_What is expected:_ In the entries that follow, the first line to write out is the one containing "build_torso(torso_solid)", and the last is the one containing "if empty is". Reproduce that stretch exactly, with nothing before or after it.

Rows from a 3D modeling dataset:
== == ==

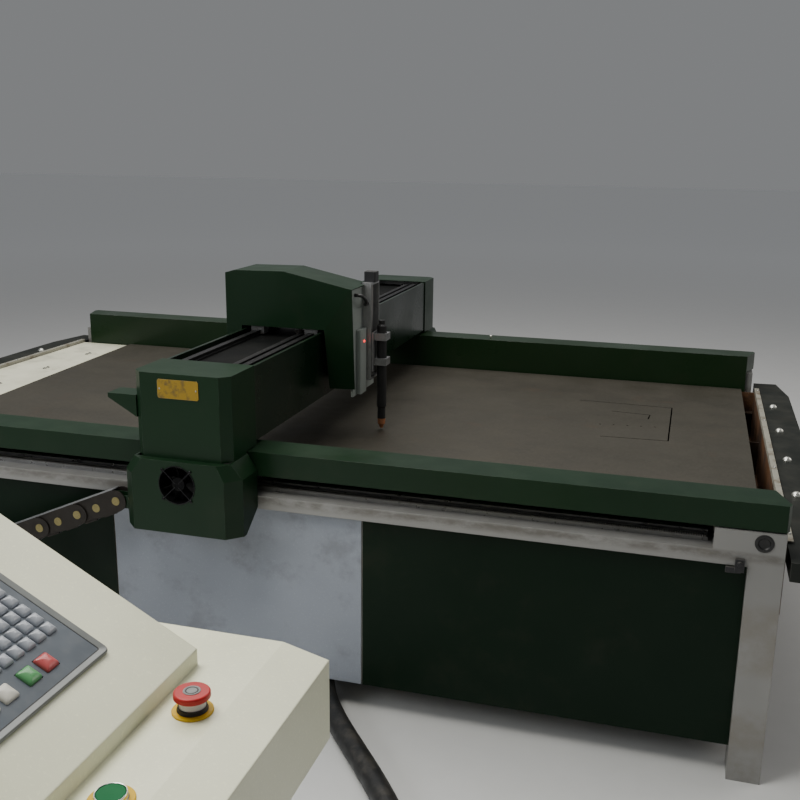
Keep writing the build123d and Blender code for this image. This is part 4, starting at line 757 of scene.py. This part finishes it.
STRIP_SCREW_X = 1.6685
STRIP_SCREW_Z = 0.660
STRIP_SCREW_YS = (-0.844, -0.244, 0.356, 0.856)
STRIP_SCREW_SIZE = (5 * MM, 3 * MM)

strip_screws = Piece()
for side in (-1, 1):
    for y in STRIP_SCREW_YS:
        dome_screw(strip_screws, (side * STRIP_SCREW_X, y, STRIP_SCREW_Z), Z_AXIS, *STRIP_SCREW_SIZE)
strip_screws.done("strip_screws", "table", "screw")

COVER_KNOB = (0.484, 0.948, 0.796)
KNOB_PROFILE = [
    (6 * MM, 0), (6 * MM, 2 * MM), (4 * MM, 3 * MM), (4 * MM, 6 * MM),
    (7.5 * MM, 8 * MM), (7.5 * MM, 11 * MM), (5 * MM, 13 * MM), (0.2 * MM, 13.5 * MM),
]

knob = Piece()
knob.turned(KNOB_PROFILE, Matrix.Translation(COVER_KNOB))
knob.done("cover_knob", "table", "balls")


# Corner plugs, and the clip beside the near right one

CORNER_HOLE = (1.592, 1.024, 0.692)
PLUG_PROFILE = [
    (20.5 * MM, -3 * MM), (20.5 * MM, -1 * MM), (24 * MM, 0), (23.5 * MM, 2 * MM),
    (20 * MM, 3 * MM), (16 * MM, 2.5 * MM), (13 * MM, -1 * MM), (0.2 * MM, -1.5 * MM),
]

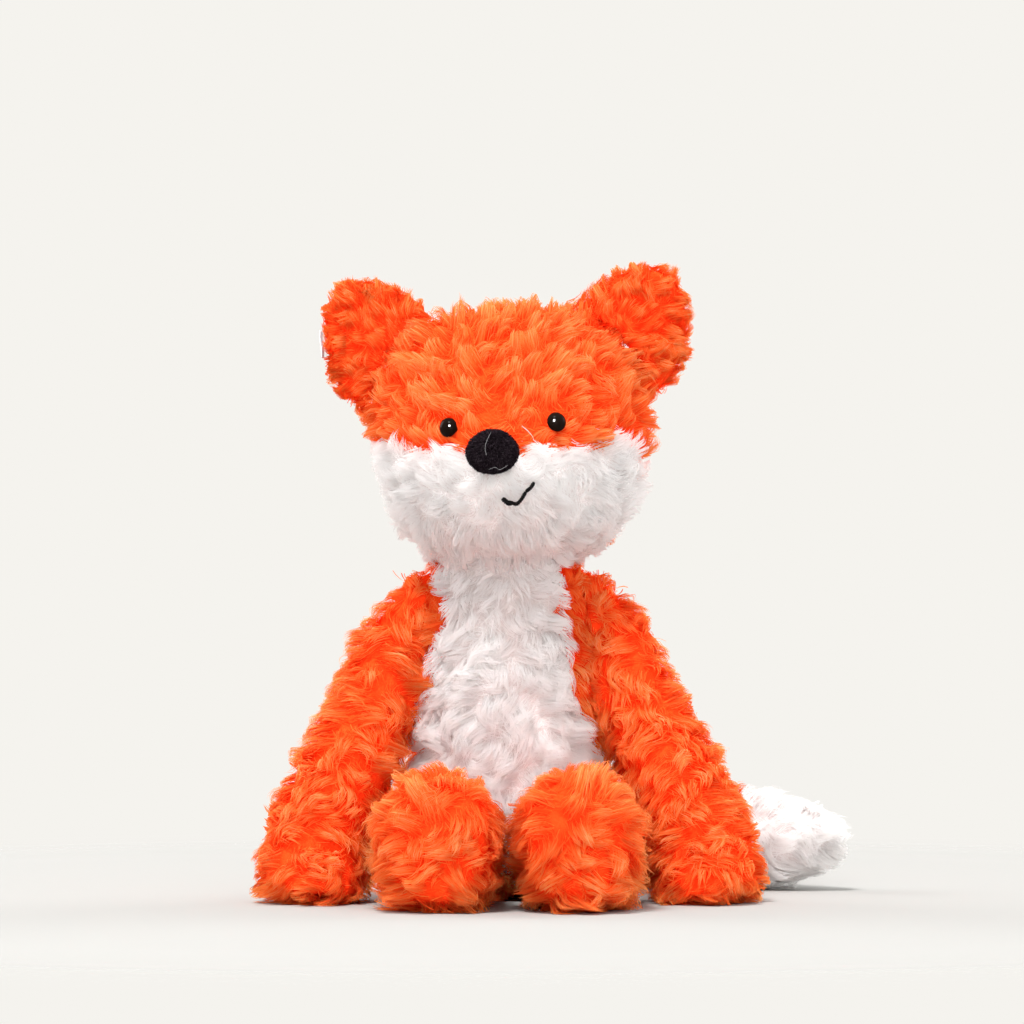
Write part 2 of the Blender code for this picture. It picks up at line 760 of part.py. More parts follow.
def build_tag(place, panel):
    # A folded strip sewn in at the rim of the right ear, lying against its outer edge
    surface = BVHTree.FromObject(panel, bpy.context.evaluated_depsgraph_get())
    rim, outward = surface.ray_cast(Vector((-EAR_WIDTH, GAP, TAG_RISE)), Vector((1, 0, 0)))[:2]
    outward = Vector((outward.x, 0, outward.z)).normalized()
    along = outward.cross(Vector((0, 1, 0)))
    turn = Matrix((outward, (0, 1, 0), along)).transposed().to_4x4()
    middle = rim + outward * (TAG_THICKNESS / 2 + GAP) + Vector((0, TAG_WIDTH / 2, 0))

    def build(shape):
        bmesh.ops.create_cube(shape, size=1)
        bmesh.ops.scale(shape, vec=(TAG_THICKNESS, TAG_WIDTH, TAG_LENGTH), verts=shape.verts)

    tag = add_object("ear_tag", mesh_from("ear_tag", build), toy, place @ Matrix.Translation(middle) @ turn)
    soften = tag.modifiers.new("soften", "BEVEL")
    soften.width = TAG_THICKNESS / 4
    soften.segments = 1
    return dress(tag, grey_cloth)


clear_scene()
toy = add_collection("plush_fox")
cutters = add_collection("cutters")

orange_fur = material("orange_fur", (0.90, 0.16, 0.03), 0.95)
white_fur = material("white_fur", (0.88, 0.85, 0.84), 0.95)
black_plastic = material("black_plastic", (0.01, 0.01, 0.01), 0.08)
black_velvet = material("black_velvet", (0.02, 0.02, 0.02), 0.95)
grey_plastic = material("grey_plastic", (0.45, 0.45, 0.44), 0.6)
grey_cloth = material("grey_cloth", (0.36, 0.34, 0.35), 0.85)
fibre = material("fibre", (0.86, 0.86, 0.84), 0.95)
pellet_cloth = material("pellet_cloth", (0.80, 0.80, 0.78), 0.9)

floor_reach = (TAIL_REACH + LEG_LENGTH + TORSO_DEPTH) * 2
below_floor = add_cutter("below_floor", box_mesh(
    "below_floor", (-floor_reach, -floor_reach, -floor_reach), (floor_reach, floor_reach, 0)
))

neck_reach = (TORSO_WIDTH + PAW_WIDTH) * 2
above_neck = add_cutter("above_neck", box_mesh(
    "above_neck", (-neck_reach, -neck_reach, NECK_HEIGHT - GAP / 2), (neck_reach, neck_reach, NECK_HEIGHT * 2)
))

torso_solid = torso_form()
head_solid = head_form()
bpy.context.view_layer.update()

build_torso(torso_solid)
add_pivot("neck_pivot", neck_pivot(), build_head(head_solid))
leg_outer_side = LEG_SPACING / 2 + LEG_WIDTH
for side_name in SIDES:
    ear, ear_frame = build_ear(side_name, head_solid)
    if side_name == "right":
        ear.append(build_tag(ear_frame, ear[1]))
    add_pivot(f"ear_{side_name}_pivot", ear_frame.translation, ear)
    arm, arm_pivot = build_arm(side_name, torso_solid, head_solid, leg_outer_side)
    add_pivot(f"arm_{side_name}_pivot", arm_pivot, arm)
    leg, leg_pivot = build_leg(side_name, torso_solid)
    add_pivot(f"leg_{side_name}_pivot", leg_pivot, leg)
tail, tail_pivot = build_tail(torso_solid)
add_pivot("tail_pivot", tail_pivot, tail)
bpy.context.view_layer.update()

for obj in toy.objects:
    if obj.type == "EMPTY":
        print(obj.name, [round(value, 5) for value in obj.matrix_world.translation])
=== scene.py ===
# Sitting plush fox: stuffed forms, long wavy pile in locks, velvet nose, domed eyes and a thread mouth
import json
import math

import bmesh
import bpy
import numpy as np
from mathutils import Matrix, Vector, kdtree, noise
from mathutils.bvhtree import BVHTree


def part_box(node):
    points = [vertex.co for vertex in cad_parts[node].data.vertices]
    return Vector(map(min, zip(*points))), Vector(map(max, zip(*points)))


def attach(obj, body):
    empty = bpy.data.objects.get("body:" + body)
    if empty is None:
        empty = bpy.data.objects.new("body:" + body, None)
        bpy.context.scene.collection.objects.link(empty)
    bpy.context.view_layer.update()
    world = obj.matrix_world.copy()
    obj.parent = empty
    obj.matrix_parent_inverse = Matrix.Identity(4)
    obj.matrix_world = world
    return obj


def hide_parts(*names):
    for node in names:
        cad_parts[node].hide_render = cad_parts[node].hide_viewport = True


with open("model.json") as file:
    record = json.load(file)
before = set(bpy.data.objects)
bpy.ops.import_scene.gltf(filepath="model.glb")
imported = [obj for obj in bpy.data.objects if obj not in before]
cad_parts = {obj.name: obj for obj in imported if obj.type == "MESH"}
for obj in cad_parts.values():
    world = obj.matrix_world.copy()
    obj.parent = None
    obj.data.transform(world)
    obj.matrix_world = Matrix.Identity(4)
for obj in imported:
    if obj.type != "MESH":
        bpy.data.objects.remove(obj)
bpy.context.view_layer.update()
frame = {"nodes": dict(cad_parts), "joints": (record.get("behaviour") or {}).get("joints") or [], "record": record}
scene = bpy.context.scene
print("model loaded:", len(frame["nodes"]), "nodes")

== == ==

_Complete answer:_
build_torso(torso_solid)
add_pivot("neck_pivot", neck_pivot(), build_head(head_solid))
leg_outer_side = LEG_SPACING / 2 + LEG_WIDTH
for side_name in SIDES:
    ear, ear_frame = build_ear(side_name, head_solid)
    if side_name == "right":
        ear.append(build_tag(ear_frame, ear[1]))
    add_pivot(f"ear_{side_name}_pivot", ear_frame.translation, ear)
    arm, arm_pivot = build_arm(side_name, torso_solid, head_solid, leg_outer_side)
    add_pivot(f"arm_{side_name}_pivot", arm_pivot, arm)
    leg, leg_pivot = build_leg(side_name, torso_solid)
    add_pivot(f"leg_{side_name}_pivot", leg_pivot, leg)
tail, tail_pivot = build_tail(torso_solid)
add_pivot("tail_pivot", tail_pivot, tail)
bpy.context.view_layer.update()

for obj in toy.objects:
    if obj.type == "EMPTY":
        print(obj.name, [round(value, 5) for value in obj.matrix_world.translation])
=== scene.py ===
# Sitting plush fox: stuffed forms, long wavy pile in locks, velvet nose, domed eyes and a thread mouth
import json
import math

import bmesh
import bpy
import numpy as np
from mathutils import Matrix, Vector, kdtree, noise
from mathutils.bvhtree import BVHTree


def part_box(node):
    points = [vertex.co for vertex in cad_parts[node].data.vertices]
    return Vector(map(min, zip(*points))), Vector(map(max, zip(*points)))


def attach(obj, body):
    empty = bpy.data.objects.get("body:" + body)
    if empty is None:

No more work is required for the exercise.